## WHAT THE TASK REQUIRES
The data below is to be returned in full and exactly.

## PROVIDED DATA
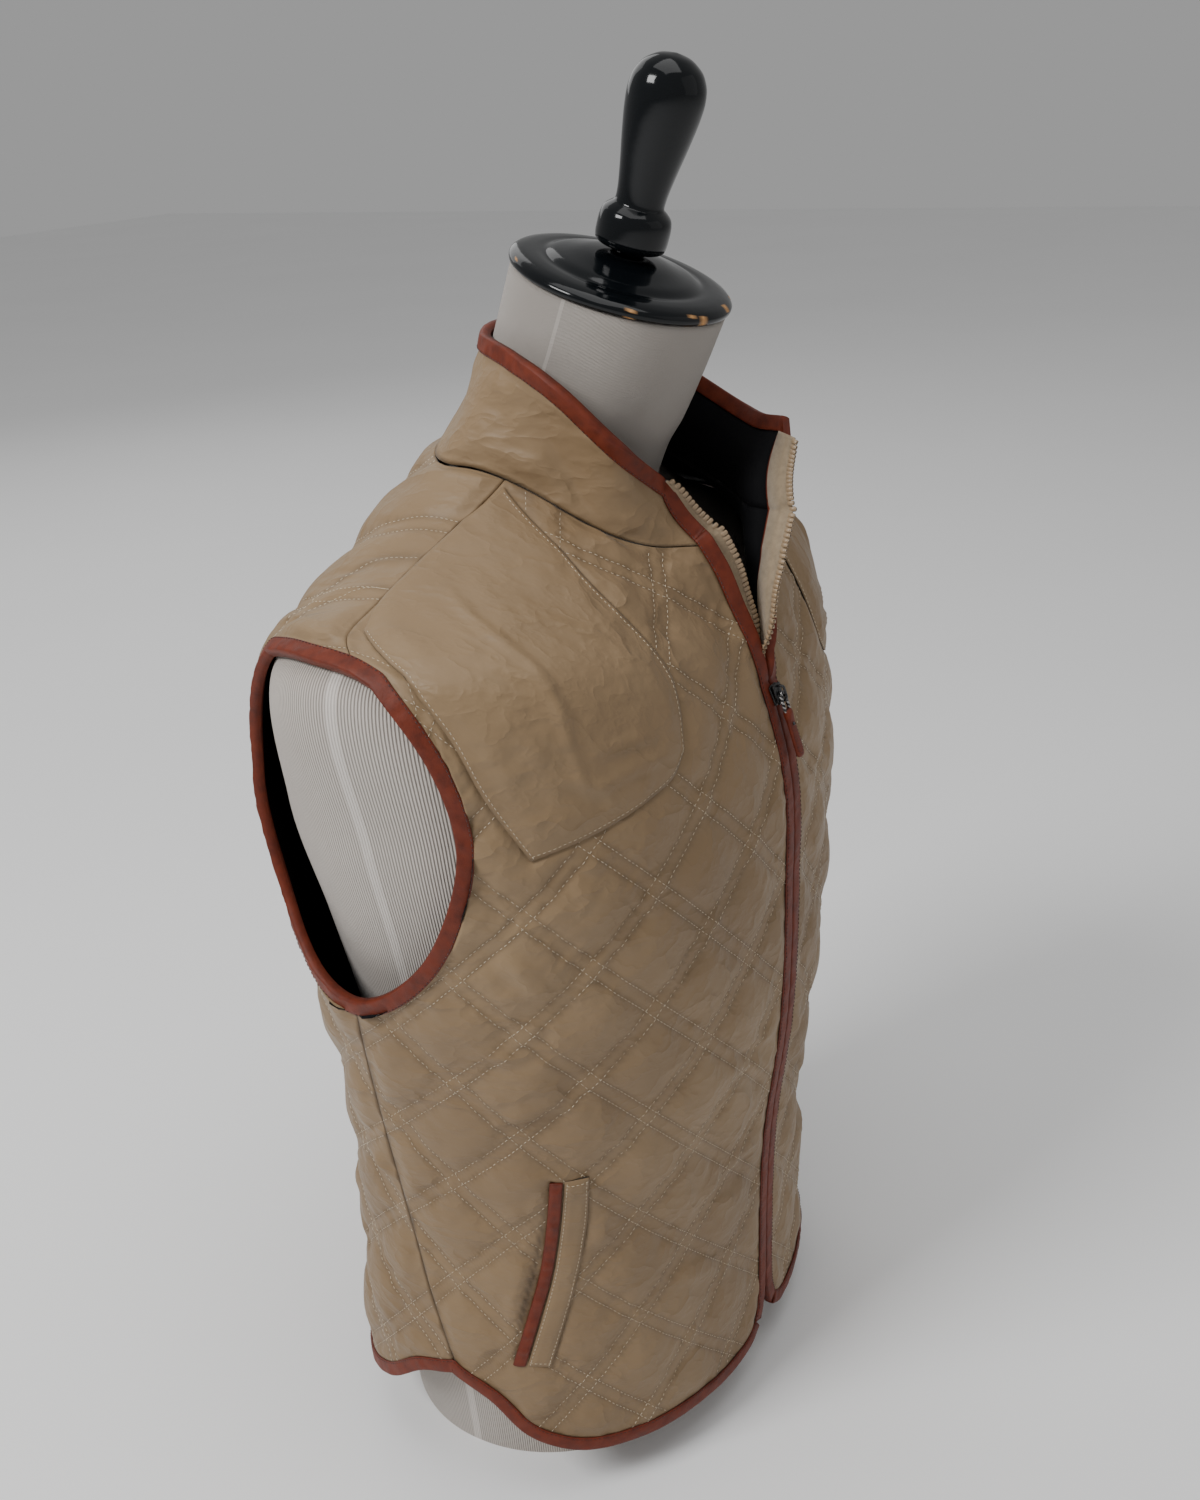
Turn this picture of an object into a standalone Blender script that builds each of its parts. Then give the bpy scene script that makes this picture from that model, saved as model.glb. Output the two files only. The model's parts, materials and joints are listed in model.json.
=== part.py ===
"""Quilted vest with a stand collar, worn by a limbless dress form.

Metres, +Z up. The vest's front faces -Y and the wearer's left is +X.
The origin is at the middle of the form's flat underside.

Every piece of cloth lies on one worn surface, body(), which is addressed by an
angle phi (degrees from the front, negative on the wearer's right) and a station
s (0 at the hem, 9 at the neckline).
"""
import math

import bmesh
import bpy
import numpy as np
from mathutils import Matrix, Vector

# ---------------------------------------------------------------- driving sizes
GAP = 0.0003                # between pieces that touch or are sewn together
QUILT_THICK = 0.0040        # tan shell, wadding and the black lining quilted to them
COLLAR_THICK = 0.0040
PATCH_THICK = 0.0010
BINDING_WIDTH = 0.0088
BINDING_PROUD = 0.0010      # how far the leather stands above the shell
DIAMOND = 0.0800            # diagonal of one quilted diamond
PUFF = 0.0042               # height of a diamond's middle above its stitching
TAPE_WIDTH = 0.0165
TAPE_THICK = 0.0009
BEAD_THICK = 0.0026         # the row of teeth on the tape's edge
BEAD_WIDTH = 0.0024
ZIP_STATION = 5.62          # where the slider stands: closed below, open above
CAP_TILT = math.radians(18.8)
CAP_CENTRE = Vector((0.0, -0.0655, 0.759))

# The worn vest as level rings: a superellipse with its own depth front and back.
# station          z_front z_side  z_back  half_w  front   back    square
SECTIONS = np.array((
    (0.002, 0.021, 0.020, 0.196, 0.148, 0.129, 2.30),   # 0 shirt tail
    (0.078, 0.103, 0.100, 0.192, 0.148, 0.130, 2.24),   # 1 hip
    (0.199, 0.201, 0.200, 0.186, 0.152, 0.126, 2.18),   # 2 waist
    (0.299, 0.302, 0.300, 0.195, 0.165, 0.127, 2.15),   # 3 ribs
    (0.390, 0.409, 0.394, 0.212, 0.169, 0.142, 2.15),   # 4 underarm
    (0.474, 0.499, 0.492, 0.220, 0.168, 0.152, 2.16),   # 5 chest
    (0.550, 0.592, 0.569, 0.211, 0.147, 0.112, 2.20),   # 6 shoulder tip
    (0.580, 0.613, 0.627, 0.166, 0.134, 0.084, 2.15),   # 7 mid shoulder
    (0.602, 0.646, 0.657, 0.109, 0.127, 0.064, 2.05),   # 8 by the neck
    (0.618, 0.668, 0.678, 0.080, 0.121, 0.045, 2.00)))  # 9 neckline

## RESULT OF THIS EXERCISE
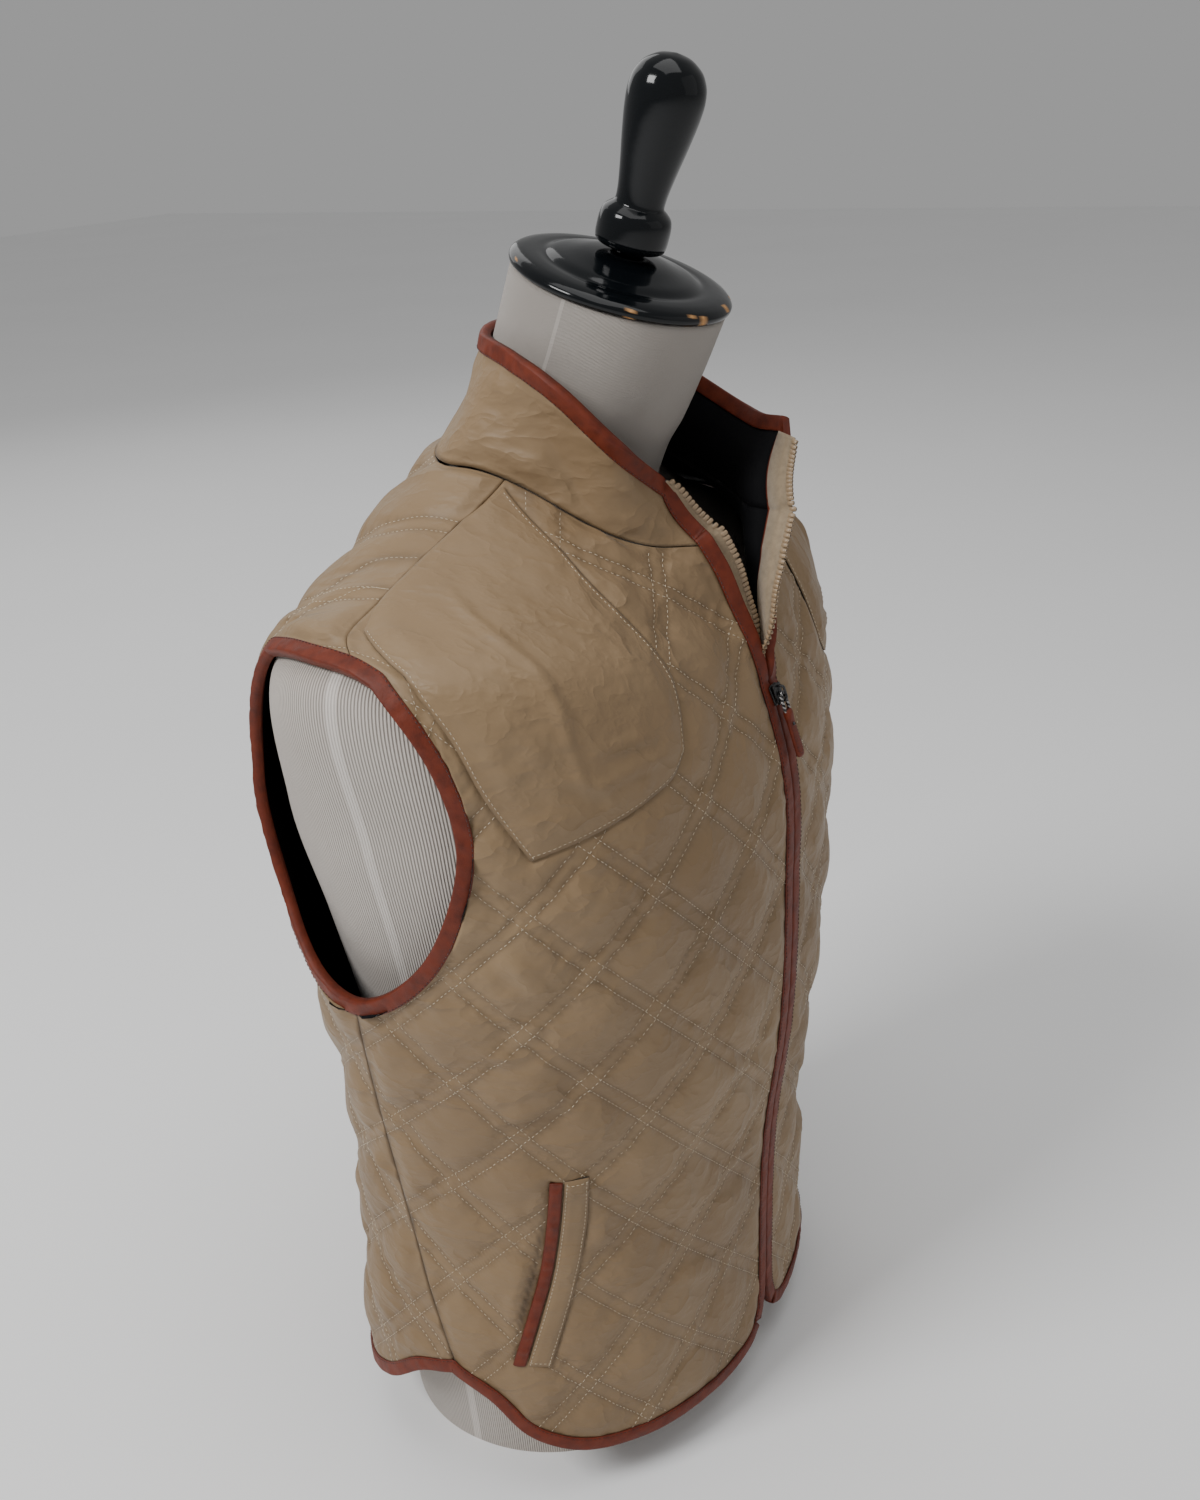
Turn this picture of an object into a standalone Blender script that builds each of its parts. Then give the bpy scene script that makes this picture from that model, saved as model.glb. Output the two files only. The model's parts, materials and joints are listed in model.json.
=== part.py ===
"""Quilted vest with a stand collar, worn by a limbless dress form.

Metres, +Z up. The vest's front faces -Y and the wearer's left is +X.
The origin is at the middle of the form's flat underside.

Every piece of cloth lies on one worn surface, body(), which is addressed by an
angle phi (degrees from the front, negative on the wearer's right) and a station
s (0 at the hem, 9 at the neckline).
"""
import math

import bmesh
import bpy
import numpy as np
from mathutils import Matrix, Vector

# ---------------------------------------------------------------- driving sizes
GAP = 0.0003                # between pieces that touch or are sewn together
QUILT_THICK = 0.0040        # tan shell, wadding and the black lining quilted to them
COLLAR_THICK = 0.0040
PATCH_THICK = 0.0010
BINDING_WIDTH = 0.0088
BINDING_PROUD = 0.0010      # how far the leather stands above the shell
DIAMOND = 0.0800            # diagonal of one quilted diamond
PUFF = 0.0042               # height of a diamond's middle above its stitching
TAPE_WIDTH = 0.0165
TAPE_THICK = 0.0009
BEAD_THICK = 0.0026         # the row of teeth on the tape's edge
BEAD_WIDTH = 0.0024
ZIP_STATION = 5.62          # where the slider stands: closed below, open above
CAP_TILT = math.radians(18.8)
CAP_CENTRE = Vector((0.0, -0.0655, 0.759))

# The worn vest as level rings: a superellipse with its own depth front and back.
# station          z_front z_side  z_back  half_w  front   back    square
SECTIONS = np.array((
    (0.002, 0.021, 0.020, 0.196, 0.148, 0.129, 2.30),   # 0 shirt tail
    (0.078, 0.103, 0.100, 0.192, 0.148, 0.130, 2.24),   # 1 hip
    (0.199, 0.201, 0.200, 0.186, 0.152, 0.126, 2.18),   # 2 waist
    (0.299, 0.302, 0.300, 0.195, 0.165, 0.127, 2.15),   # 3 ribs
    (0.390, 0.409, 0.394, 0.212, 0.169, 0.142, 2.15),   # 4 underarm
    (0.474, 0.499, 0.492, 0.220, 0.168, 0.152, 2.16),   # 5 chest
    (0.550, 0.592, 0.569, 0.211, 0.147, 0.112, 2.20),   # 6 shoulder tip
    (0.580, 0.613, 0.627, 0.166, 0.134, 0.084, 2.15),   # 7 mid shoulder
    (0.602, 0.646, 0.657, 0.109, 0.127, 0.064, 2.05),   # 8 by the neck
    (0.618, 0.668, 0.678, 0.080, 0.121, 0.045, 2.00)))  # 9 neckline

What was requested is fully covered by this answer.